-- begin Task input --
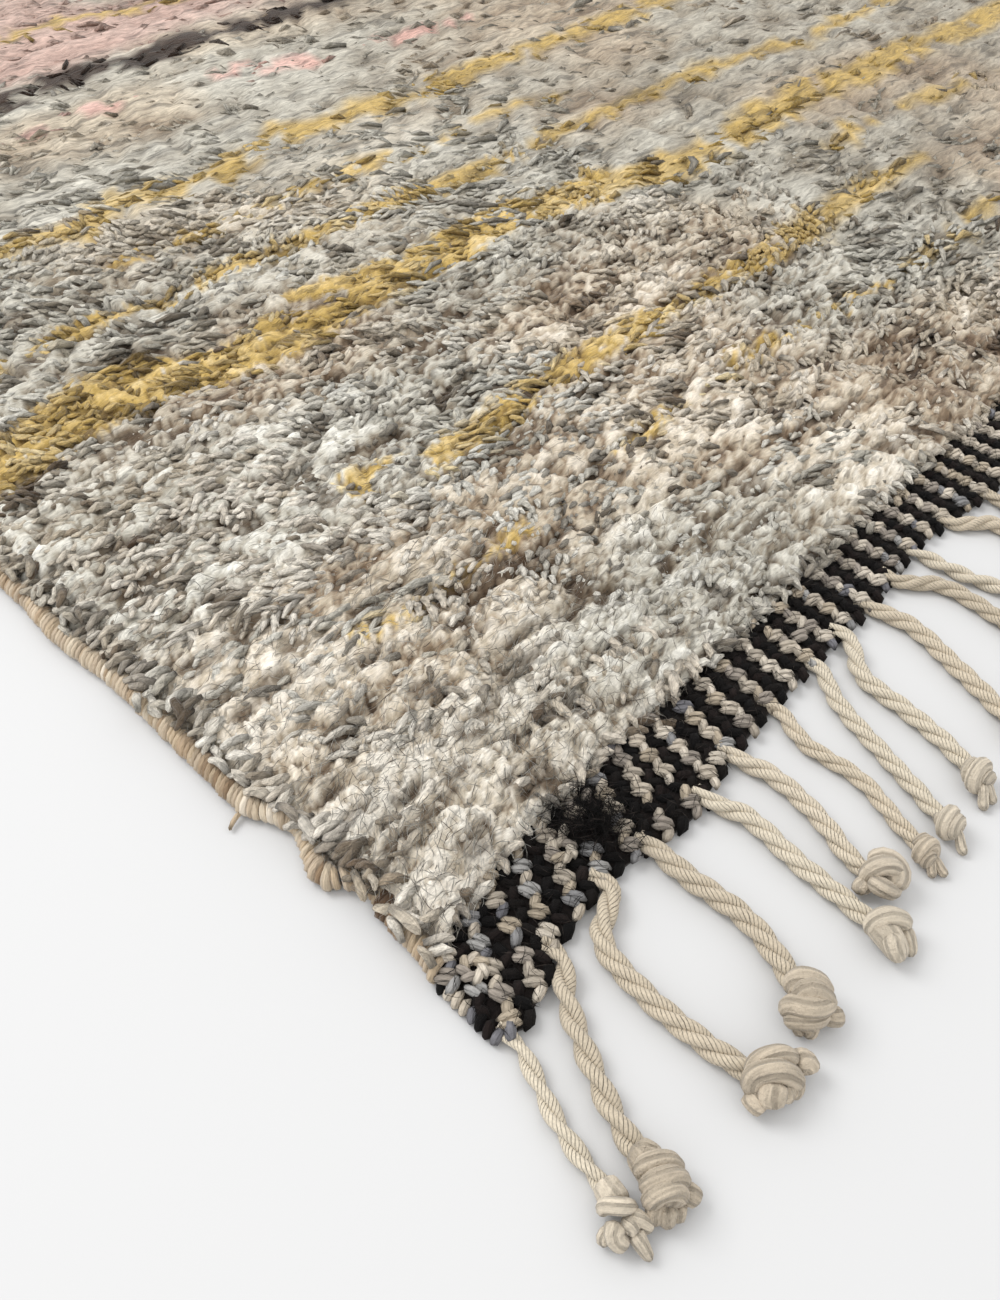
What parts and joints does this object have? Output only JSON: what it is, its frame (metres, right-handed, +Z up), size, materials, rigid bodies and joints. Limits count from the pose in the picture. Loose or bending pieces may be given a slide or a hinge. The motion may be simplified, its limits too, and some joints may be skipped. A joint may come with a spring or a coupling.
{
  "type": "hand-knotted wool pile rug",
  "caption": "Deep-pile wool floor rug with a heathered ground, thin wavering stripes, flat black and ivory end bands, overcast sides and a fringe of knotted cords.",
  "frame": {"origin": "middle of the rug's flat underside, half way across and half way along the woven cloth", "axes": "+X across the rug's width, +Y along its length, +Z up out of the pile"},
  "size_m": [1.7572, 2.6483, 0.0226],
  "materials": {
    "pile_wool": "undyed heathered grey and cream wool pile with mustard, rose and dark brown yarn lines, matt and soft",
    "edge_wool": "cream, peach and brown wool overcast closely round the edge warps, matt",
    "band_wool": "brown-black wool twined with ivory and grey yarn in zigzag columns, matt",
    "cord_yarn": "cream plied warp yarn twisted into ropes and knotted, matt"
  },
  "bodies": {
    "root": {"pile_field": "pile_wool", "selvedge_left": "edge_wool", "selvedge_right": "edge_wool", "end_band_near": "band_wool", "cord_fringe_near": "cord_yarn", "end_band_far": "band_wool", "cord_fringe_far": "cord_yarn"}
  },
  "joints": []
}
-- end Task input --
-- begin Task input --
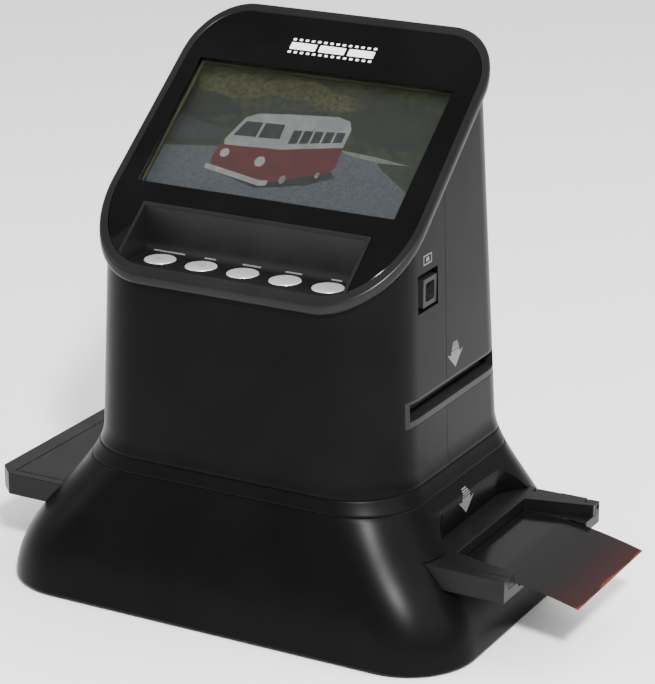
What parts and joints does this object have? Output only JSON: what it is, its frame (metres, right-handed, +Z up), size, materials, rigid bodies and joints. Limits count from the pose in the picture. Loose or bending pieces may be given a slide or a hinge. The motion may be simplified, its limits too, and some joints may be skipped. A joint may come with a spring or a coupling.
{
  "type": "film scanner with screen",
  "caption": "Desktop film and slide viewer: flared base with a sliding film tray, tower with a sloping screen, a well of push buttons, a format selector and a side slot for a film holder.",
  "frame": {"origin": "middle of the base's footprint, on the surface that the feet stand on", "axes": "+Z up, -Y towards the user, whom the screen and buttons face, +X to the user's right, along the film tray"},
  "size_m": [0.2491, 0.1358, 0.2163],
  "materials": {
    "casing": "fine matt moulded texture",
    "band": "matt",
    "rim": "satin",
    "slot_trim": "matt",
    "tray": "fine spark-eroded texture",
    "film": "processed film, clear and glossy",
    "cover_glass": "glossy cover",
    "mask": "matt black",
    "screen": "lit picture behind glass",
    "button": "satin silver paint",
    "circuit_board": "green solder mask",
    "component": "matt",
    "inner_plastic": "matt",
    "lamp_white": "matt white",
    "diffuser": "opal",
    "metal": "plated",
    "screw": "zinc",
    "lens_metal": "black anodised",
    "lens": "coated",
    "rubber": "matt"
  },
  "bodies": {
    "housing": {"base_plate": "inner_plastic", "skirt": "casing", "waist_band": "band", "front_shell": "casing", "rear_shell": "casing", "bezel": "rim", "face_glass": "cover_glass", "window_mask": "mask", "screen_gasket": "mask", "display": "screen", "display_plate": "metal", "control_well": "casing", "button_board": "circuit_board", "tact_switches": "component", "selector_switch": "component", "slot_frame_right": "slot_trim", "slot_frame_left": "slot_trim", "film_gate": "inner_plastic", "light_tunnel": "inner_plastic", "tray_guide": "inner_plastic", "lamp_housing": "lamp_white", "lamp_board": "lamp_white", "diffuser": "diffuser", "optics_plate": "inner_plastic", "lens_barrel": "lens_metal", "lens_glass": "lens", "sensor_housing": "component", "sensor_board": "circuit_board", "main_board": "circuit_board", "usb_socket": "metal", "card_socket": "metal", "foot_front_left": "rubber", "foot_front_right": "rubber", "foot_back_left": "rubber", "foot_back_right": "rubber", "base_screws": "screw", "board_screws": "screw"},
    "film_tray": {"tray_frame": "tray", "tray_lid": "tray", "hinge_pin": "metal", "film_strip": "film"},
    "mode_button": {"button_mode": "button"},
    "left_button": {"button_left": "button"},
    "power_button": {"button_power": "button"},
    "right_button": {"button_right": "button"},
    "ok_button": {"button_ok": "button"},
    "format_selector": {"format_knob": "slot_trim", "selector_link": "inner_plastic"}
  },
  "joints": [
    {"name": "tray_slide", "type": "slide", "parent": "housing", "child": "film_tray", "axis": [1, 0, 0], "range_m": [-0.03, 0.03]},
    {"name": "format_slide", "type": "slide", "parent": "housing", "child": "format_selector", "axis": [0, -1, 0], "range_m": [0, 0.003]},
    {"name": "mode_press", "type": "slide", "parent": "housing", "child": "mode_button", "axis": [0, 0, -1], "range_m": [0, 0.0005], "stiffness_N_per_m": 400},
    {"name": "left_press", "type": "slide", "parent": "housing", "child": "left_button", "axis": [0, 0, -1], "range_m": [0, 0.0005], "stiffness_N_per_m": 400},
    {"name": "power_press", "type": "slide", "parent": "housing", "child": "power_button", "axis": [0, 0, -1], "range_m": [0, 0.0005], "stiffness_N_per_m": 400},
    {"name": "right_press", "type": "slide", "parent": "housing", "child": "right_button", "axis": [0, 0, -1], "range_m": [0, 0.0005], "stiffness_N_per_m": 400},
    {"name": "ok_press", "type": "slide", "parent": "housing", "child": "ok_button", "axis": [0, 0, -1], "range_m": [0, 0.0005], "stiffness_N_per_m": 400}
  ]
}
-- end Task input --
-- begin Task input --
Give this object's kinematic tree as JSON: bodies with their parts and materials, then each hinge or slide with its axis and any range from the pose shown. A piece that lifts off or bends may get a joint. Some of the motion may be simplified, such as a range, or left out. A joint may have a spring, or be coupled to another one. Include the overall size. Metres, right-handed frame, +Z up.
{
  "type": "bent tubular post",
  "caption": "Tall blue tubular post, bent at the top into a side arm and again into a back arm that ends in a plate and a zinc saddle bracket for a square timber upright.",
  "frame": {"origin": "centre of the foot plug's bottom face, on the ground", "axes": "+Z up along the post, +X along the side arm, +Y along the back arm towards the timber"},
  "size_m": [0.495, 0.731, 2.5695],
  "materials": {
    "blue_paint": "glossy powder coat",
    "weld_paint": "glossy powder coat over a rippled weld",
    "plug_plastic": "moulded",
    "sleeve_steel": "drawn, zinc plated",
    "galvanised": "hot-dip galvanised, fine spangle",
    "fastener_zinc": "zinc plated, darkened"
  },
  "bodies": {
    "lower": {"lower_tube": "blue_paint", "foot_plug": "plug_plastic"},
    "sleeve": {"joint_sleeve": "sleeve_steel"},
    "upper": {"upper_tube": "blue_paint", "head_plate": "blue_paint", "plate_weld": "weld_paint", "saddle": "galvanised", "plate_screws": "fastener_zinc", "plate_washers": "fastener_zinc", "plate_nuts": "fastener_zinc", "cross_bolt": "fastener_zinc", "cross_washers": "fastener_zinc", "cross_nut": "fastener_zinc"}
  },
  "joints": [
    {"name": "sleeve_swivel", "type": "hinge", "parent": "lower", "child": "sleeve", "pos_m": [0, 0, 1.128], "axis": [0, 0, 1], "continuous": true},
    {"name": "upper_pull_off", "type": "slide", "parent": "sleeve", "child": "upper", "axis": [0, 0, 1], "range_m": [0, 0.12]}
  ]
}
-- end Task input --
• Written exercise:
Using the listing above, work out how many of its lines include "that", and give only the result.

• Written answer:
3